Returning to the WNBL

It certainly hasn’t been without its hurdles since either and every day can seem endless at times, but Ciabattoni is now starting to feel comfortable back in the WNBL and she showed that in last Wednesday’s 40-point win against the Sydney Flames.

She finished with a season-best 10 points, four rebounds and two assists, and she has her teammates largely to thank for helping her through the tough days, and to find her playing groove again.

“I really wasn’t sure when I got pregnant and I thought I was done. To come back now it’s definitely a challenge but I’m enjoying it and am putting a lot less pressure on myself which is helping at the moment,” Ciabattoni said.

“But it’s just the mental adjustment and the first few games I just struggled to find my rhythm back even though we played well as a team. I was just in a heap but our team has just been so helpful and I’m not sure they even realise that.

“They’ve lifted me and helped me play through all that, and to now finally start finding some form again it’s just refreshing and it’s making it all feel worth it. There’s been a lot of long nights and really long days so to come out and actually feel like I’m contributing to the game is just huge for me right now.”

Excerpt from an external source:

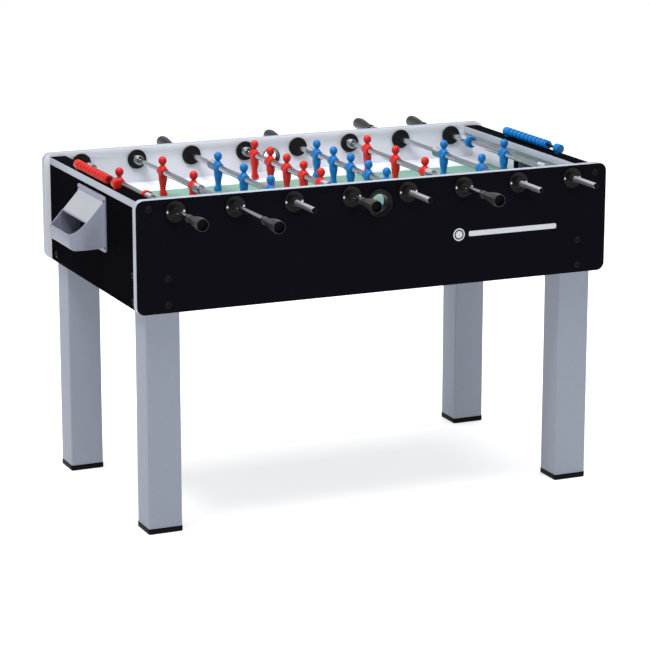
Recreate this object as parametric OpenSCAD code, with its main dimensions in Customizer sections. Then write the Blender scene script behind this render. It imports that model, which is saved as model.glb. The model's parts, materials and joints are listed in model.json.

Connection with coach Petrik

Not only is Ciabattoni thankful to her teammates for helping her successful return with the Lynx, but she doesn’t know if she would have been able to do it with any other coach than Petrik.

They’ve always had a great connection in a basketball sense, but now with both new parents as well, they have that life bond on top of it and that natural understanding. Ciabattoni can’t thank Petrik enough for the way he’s supported her return.

“Honestly I don’t even think I would have been able to transition as well without Ryan. A few years ago it might have been different, but he has a young daughter now and might have been more prepared than I was for what it would be like,” she said.

“His wife, Chelsea, played with me at NBL1 and came back after a baby, and he saw how much work went into that and how frustrated she got with her body and everything. He knew somewhat what to expect, but I just thought I’d be fine and would come back no problem.

“But just having his support and having him even when I’m down, he is great at understanding I’ve got a lot going on and it’s been huge. Without his support, I don’t even think I would have been able to come back.”

Big win against Sydney

As for last Wednesday night’s win against the Flames at Bendat Basketball Centre for the Lynx by 40 points, Ciabattoni just felt it showed the depth in the team and the faith they had that their three-point shooting would come good.

They went 16/32 as a team from behind the three-point line with Ciabattoni herself going 2/3.

“It just shows you the depth of our team and how when we come to play how good we can be. We’ve had a few down games and a tough stretch here, so to bounce back like before a bit of a break is huge for us and it’s a super important win,” Ciabattoni said.

“It’s been long time coming a shooting performance like that and I think before this game we had the worst shooting percentage in the league, which is something we’re reminded of a lot.

“So I think it just shows that we’re in the gym every day and everyone’s getting up extra shots, and eventually something had to fall. Other teams have done it to us like Melbourne came here last week and in the second half couldn’t miss on our floor so it’s obviously a great feeling when we’re able to do it back to someone else.”

Four quarter showing from the team

The other key part to that 40-point win last Wednesday night was that it was a complete 40-minute performance from the Lynx.

Throughout the opening eight games of the season, there had been good first halves from the Lynx, good second halves and often lapses in games that were proving costly.

However, that was a complete four quarter effort and now Ciabattoni hopes they can keep it going this Saturday afternoon back at home in the Christmas game against the Southside Flyers.

“Honestly it’s been a goal of ours from after the first few games when we realised quickly that we can play great for like 20 minutes or great for 25 and it really has been a focus at training over the last three, four weeks to play that full game,” Ciabattoni said.

“It’s been constantly making sure we don’t have those lapses at practice and not shutting down, trying to huddle more and little team things to try to keep each other going.

“I think even just having everyone invested even from the bench it gives you a boost on the court to play through those lulls.

“One of our biggest focuses has been trying to have shorter goals and having just a one minute bad patch, but then being able to catch it and regroup before giving up 20 in four minutes. That’s been our aim to try to get to that point.”